───── Material supplied ─────

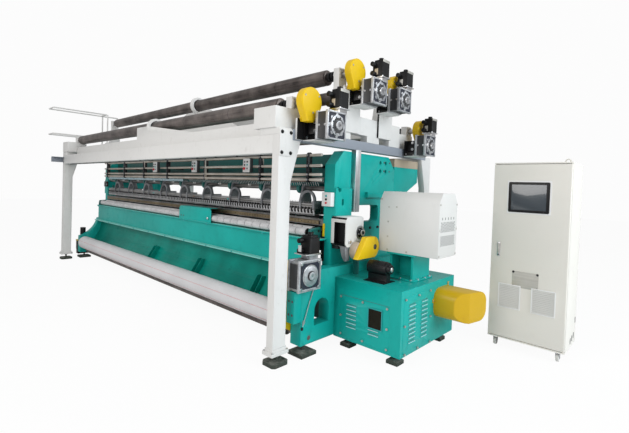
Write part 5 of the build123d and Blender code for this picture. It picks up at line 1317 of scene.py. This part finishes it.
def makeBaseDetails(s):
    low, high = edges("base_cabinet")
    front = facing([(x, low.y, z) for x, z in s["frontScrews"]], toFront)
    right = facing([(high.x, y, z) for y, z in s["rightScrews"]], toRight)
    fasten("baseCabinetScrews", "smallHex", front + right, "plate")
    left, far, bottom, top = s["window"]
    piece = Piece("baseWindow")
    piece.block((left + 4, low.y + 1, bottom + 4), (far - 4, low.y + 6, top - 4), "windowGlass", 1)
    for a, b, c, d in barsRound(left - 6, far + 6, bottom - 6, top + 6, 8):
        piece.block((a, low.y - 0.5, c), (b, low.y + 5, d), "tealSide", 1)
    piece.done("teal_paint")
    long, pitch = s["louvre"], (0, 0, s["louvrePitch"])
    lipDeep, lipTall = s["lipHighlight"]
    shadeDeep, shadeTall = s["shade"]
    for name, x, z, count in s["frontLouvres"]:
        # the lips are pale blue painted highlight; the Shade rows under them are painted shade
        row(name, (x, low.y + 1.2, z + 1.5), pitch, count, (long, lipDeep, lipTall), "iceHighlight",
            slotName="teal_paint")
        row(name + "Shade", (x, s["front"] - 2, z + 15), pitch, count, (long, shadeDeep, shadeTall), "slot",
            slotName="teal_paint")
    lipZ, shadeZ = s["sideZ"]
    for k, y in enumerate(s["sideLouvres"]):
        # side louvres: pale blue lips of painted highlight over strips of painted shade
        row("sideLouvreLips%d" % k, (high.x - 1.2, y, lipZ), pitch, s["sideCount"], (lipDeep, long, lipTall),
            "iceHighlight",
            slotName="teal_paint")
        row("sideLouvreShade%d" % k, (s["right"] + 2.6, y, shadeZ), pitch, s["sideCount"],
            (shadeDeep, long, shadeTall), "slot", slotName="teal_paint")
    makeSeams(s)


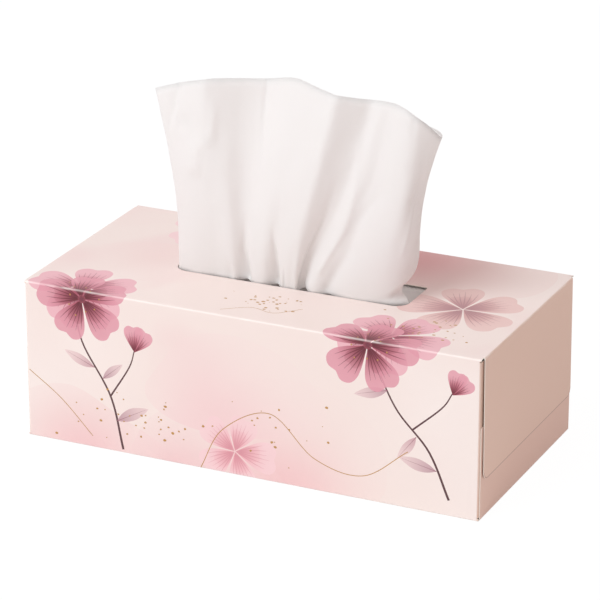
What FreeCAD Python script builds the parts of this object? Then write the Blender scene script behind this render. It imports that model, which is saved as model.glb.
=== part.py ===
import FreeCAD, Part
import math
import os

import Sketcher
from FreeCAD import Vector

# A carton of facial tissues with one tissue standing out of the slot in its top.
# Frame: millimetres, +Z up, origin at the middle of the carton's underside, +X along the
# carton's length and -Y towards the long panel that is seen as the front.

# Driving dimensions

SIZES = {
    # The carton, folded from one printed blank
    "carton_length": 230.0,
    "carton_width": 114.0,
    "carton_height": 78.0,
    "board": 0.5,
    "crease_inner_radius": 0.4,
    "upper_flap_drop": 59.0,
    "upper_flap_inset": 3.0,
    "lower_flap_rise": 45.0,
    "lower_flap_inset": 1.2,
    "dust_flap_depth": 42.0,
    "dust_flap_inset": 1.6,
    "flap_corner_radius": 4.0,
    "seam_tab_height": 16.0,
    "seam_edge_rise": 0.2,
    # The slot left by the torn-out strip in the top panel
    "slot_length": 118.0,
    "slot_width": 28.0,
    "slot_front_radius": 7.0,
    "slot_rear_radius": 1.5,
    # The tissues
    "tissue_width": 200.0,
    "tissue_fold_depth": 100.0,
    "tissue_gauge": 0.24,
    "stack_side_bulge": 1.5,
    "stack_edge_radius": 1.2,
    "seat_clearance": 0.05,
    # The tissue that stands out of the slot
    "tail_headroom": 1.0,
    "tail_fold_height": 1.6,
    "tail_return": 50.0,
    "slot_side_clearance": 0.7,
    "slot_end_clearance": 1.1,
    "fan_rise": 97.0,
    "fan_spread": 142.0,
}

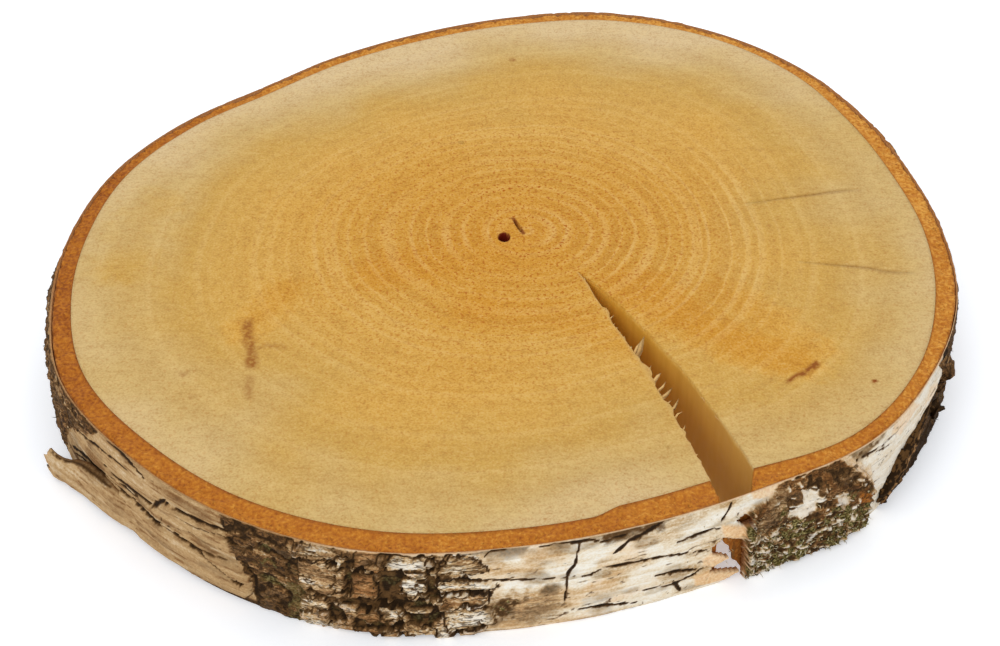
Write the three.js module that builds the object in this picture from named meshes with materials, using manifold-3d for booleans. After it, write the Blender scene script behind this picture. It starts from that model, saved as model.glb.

─────

#### Given exercise:
Copy out the whole listing exactly as written.

#### Task response:
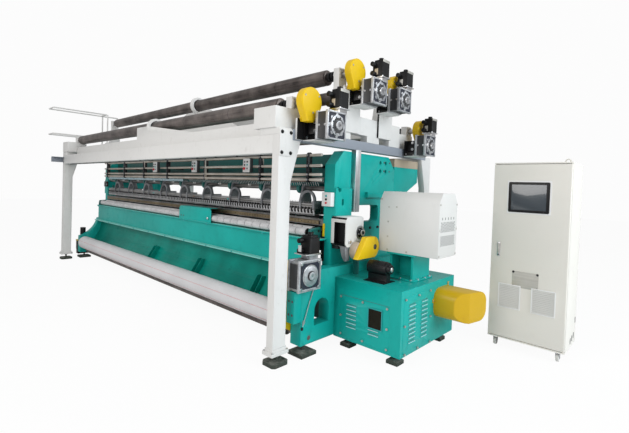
Write part 5 of the build123d and Blender code for this picture. It picks up at line 1317 of scene.py. This part finishes it.
def makeBaseDetails(s):
    low, high = edges("base_cabinet")
    front = facing([(x, low.y, z) for x, z in s["frontScrews"]], toFront)
    right = facing([(high.x, y, z) for y, z in s["rightScrews"]], toRight)
    fasten("baseCabinetScrews", "smallHex", front + right, "plate")
    left, far, bottom, top = s["window"]
    piece = Piece("baseWindow")
    piece.block((left + 4, low.y + 1, bottom + 4), (far - 4, low.y + 6, top - 4), "windowGlass", 1)
    for a, b, c, d in barsRound(left - 6, far + 6, bottom - 6, top + 6, 8):
        piece.block((a, low.y - 0.5, c), (b, low.y + 5, d), "tealSide", 1)
    piece.done("teal_paint")
    long, pitch = s["louvre"], (0, 0, s["louvrePitch"])
    lipDeep, lipTall = s["lipHighlight"]
    shadeDeep, shadeTall = s["shade"]
    for name, x, z, count in s["frontLouvres"]:
        # the lips are pale blue painted highlight; the Shade rows under them are painted shade
        row(name, (x, low.y + 1.2, z + 1.5), pitch, count, (long, lipDeep, lipTall), "iceHighlight",
            slotName="teal_paint")
        row(name + "Shade", (x, s["front"] - 2, z + 15), pitch, count, (long, shadeDeep, shadeTall), "slot",
            slotName="teal_paint")
    lipZ, shadeZ = s["sideZ"]
    for k, y in enumerate(s["sideLouvres"]):
        # side louvres: pale blue lips of painted highlight over strips of painted shade
        row("sideLouvreLips%d" % k, (high.x - 1.2, y, lipZ), pitch, s["sideCount"], (lipDeep, long, lipTall),
            "iceHighlight",
            slotName="teal_paint")
        row("sideLouvreShade%d" % k, (s["right"] + 2.6, y, shadeZ), pitch, s["sideCount"],
            (shadeDeep, long, shadeTall), "slot", slotName="teal_paint")
    makeSeams(s)


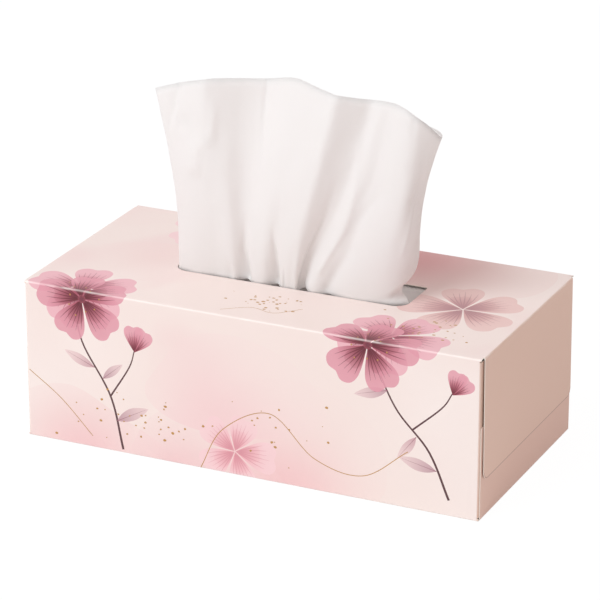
What FreeCAD Python script builds the parts of this object? Then write the Blender scene script behind this render. It imports that model, which is saved as model.glb.
=== part.py ===
import FreeCAD, Part
import math
import os

import Sketcher
from FreeCAD import Vector

# A carton of facial tissues with one tissue standing out of the slot in its top.
# Frame: millimetres, +Z up, origin at the middle of the carton's underside, +X along the
# carton's length and -Y towards the long panel that is seen as the front.

# Driving dimensions

SIZES = {
    # The carton, folded from one printed blank
    "carton_length": 230.0,
    "carton_width": 114.0,
    "carton_height": 78.0,
    "board": 0.5,
    "crease_inner_radius": 0.4,
    "upper_flap_drop": 59.0,
    "upper_flap_inset": 3.0,
    "lower_flap_rise": 45.0,
    "lower_flap_inset": 1.2,
    "dust_flap_depth": 42.0,
    "dust_flap_inset": 1.6,
    "flap_corner_radius": 4.0,
    "seam_tab_height": 16.0,
    "seam_edge_rise": 0.2,
    # The slot left by the torn-out strip in the top panel
    "slot_length": 118.0,
    "slot_width": 28.0,
    "slot_front_radius": 7.0,
    "slot_rear_radius": 1.5,
    # The tissues
    "tissue_width": 200.0,
    "tissue_fold_depth": 100.0,
    "tissue_gauge": 0.24,
    "stack_side_bulge": 1.5,
    "stack_edge_radius": 1.2,
    "seat_clearance": 0.05,
    # The tissue that stands out of the slot
    "tail_headroom": 1.0,
    "tail_fold_height": 1.6,
    "tail_return": 50.0,
    "slot_side_clearance": 0.7,
    "slot_end_clearance": 1.1,
    "fan_rise": 97.0,
    "fan_spread": 142.0,
}

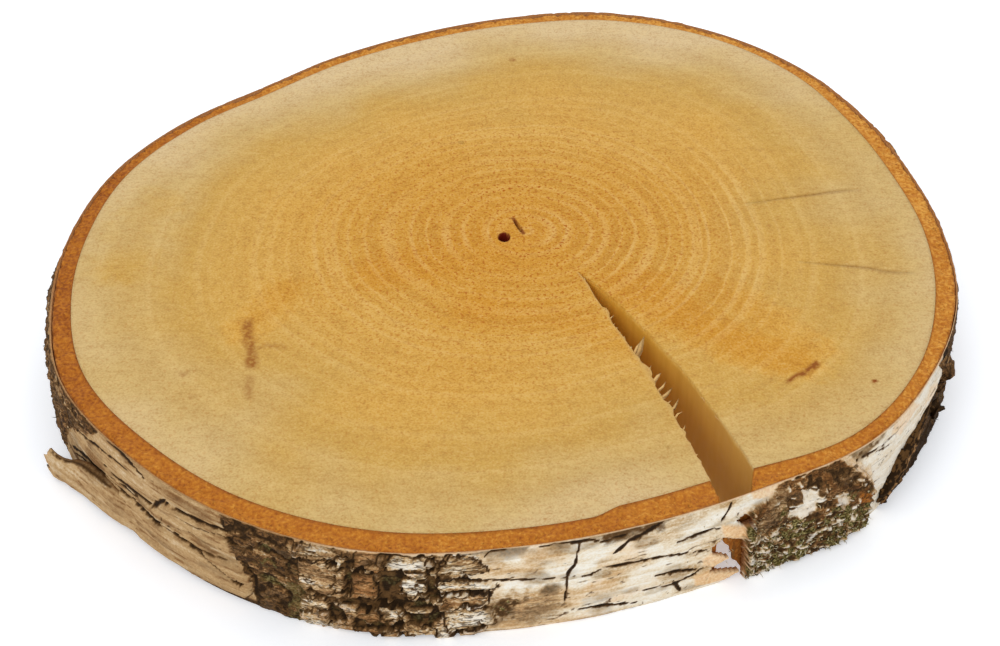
Write the three.js module that builds the object in this picture from named meshes with materials, using manifold-3d for booleans. After it, write the Blender scene script behind this picture. It starts from that model, saved as model.glb.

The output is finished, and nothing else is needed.